= Challenge =
In the listing below, find the line containing "Continue the build123d" and the line containing "texture: Texture = Texture()". Repeat exactly those two lines and every line between them, nothing more.
### Extracted material ###
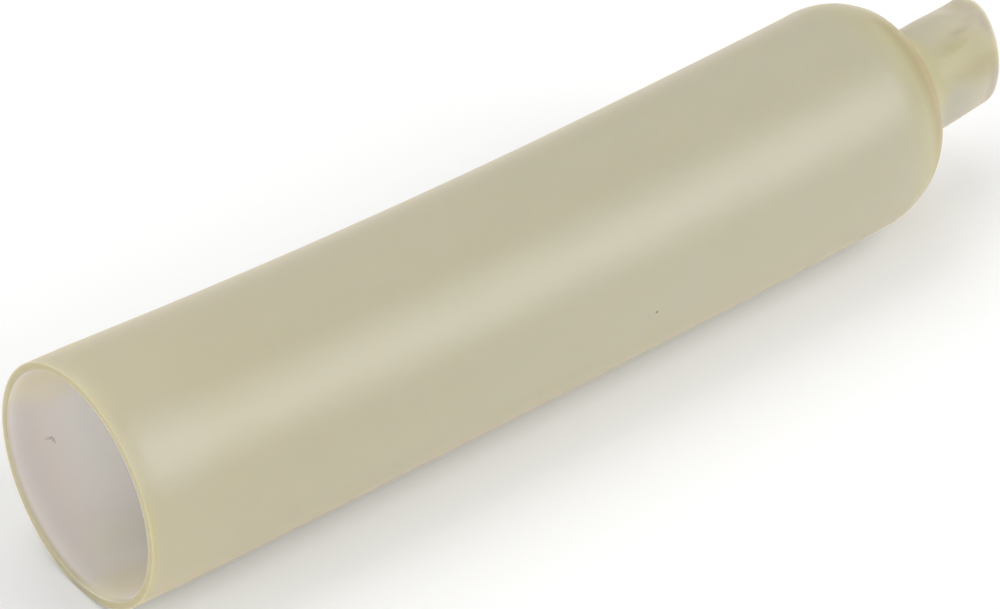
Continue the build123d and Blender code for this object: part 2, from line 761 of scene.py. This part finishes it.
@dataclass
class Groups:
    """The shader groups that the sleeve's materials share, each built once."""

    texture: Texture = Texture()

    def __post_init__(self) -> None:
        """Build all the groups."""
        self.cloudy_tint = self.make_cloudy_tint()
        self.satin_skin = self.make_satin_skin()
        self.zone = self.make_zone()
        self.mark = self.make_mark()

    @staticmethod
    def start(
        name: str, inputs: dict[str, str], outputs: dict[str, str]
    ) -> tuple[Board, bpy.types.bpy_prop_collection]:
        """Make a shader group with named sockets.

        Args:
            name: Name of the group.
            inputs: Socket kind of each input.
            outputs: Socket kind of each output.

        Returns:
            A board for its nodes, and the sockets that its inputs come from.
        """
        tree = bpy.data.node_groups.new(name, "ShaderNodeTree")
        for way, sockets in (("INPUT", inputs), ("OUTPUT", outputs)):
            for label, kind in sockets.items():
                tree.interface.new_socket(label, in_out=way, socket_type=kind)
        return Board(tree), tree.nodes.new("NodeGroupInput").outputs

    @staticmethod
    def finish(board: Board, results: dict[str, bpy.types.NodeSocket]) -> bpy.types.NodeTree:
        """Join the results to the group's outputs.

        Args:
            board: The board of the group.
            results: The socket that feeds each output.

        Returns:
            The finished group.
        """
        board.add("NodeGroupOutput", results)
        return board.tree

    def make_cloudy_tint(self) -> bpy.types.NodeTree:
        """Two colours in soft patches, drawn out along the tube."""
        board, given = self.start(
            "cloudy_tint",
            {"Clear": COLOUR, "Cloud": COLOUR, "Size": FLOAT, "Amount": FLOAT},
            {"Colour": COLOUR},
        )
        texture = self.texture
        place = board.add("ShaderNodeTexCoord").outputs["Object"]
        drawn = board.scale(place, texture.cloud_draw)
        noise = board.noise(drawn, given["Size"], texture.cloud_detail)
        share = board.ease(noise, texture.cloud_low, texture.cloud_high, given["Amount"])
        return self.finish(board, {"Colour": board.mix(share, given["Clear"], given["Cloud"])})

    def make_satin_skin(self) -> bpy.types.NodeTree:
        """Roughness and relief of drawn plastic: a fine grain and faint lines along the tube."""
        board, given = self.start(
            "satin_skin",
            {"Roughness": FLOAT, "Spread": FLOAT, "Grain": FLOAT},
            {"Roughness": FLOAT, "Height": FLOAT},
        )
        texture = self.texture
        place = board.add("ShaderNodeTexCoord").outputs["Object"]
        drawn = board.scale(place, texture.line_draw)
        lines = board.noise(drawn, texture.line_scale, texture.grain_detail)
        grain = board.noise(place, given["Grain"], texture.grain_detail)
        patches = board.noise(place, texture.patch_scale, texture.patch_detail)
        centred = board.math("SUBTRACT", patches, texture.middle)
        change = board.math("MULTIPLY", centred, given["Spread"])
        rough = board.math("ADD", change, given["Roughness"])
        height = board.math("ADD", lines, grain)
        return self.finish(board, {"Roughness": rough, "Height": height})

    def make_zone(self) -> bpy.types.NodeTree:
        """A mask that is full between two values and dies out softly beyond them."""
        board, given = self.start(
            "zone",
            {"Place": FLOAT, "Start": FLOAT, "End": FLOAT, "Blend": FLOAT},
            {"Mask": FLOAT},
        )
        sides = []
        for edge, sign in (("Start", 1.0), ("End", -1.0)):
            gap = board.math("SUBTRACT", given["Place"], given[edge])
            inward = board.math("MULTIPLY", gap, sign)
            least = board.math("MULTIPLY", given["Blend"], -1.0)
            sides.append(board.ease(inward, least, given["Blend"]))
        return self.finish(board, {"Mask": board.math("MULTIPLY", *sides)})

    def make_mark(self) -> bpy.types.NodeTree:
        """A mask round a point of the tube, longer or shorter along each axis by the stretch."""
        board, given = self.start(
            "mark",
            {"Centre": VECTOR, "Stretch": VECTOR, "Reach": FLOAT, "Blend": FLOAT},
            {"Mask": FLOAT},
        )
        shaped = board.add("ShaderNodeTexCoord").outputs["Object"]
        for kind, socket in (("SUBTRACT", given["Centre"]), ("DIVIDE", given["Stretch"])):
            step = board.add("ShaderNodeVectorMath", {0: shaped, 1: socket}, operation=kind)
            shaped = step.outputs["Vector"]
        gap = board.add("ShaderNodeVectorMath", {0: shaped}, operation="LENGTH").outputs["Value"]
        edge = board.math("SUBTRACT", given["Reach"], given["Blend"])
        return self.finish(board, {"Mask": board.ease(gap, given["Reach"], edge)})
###
### Extracted material ###
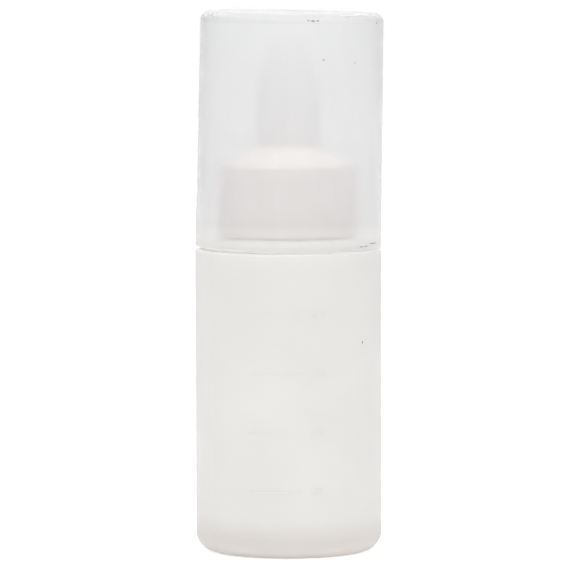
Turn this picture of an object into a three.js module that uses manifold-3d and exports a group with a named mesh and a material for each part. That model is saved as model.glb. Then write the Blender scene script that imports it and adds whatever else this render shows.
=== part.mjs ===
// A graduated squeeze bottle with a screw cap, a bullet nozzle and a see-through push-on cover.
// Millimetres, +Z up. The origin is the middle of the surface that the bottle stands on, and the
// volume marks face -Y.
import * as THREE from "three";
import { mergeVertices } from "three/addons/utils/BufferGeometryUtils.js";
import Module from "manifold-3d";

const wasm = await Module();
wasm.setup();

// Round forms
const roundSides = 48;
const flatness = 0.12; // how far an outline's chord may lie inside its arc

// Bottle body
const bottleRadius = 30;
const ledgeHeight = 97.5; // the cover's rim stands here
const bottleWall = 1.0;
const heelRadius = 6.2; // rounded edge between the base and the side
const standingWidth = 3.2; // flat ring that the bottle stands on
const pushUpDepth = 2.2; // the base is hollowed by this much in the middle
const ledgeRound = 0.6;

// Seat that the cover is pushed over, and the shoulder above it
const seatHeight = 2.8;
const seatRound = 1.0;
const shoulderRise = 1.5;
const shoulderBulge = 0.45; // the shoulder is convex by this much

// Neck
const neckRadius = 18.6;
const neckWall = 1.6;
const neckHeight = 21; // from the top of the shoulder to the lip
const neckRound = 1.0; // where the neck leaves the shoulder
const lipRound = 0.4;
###
### Extracted material ###
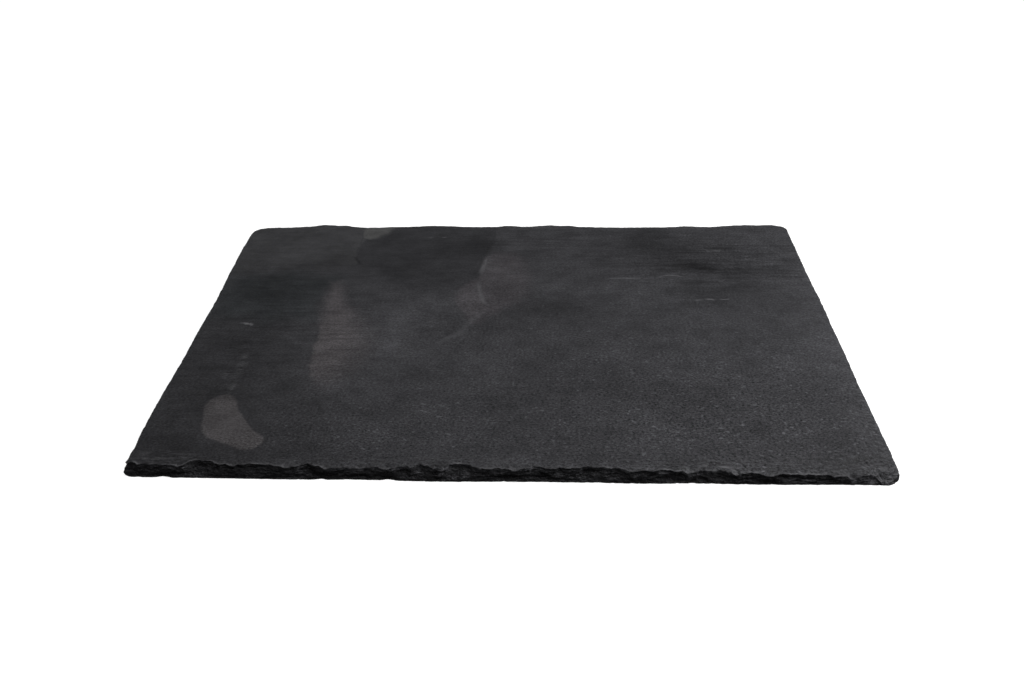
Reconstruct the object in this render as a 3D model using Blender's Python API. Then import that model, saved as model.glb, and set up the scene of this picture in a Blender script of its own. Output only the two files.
###
= Response to this exercise =
Continue the build123d and Blender code for this object: part 2, from line 761 of scene.py. This part finishes it.
@dataclass
class Groups:
    """The shader groups that the sleeve's materials share, each built once."""

    texture: Texture = Texture()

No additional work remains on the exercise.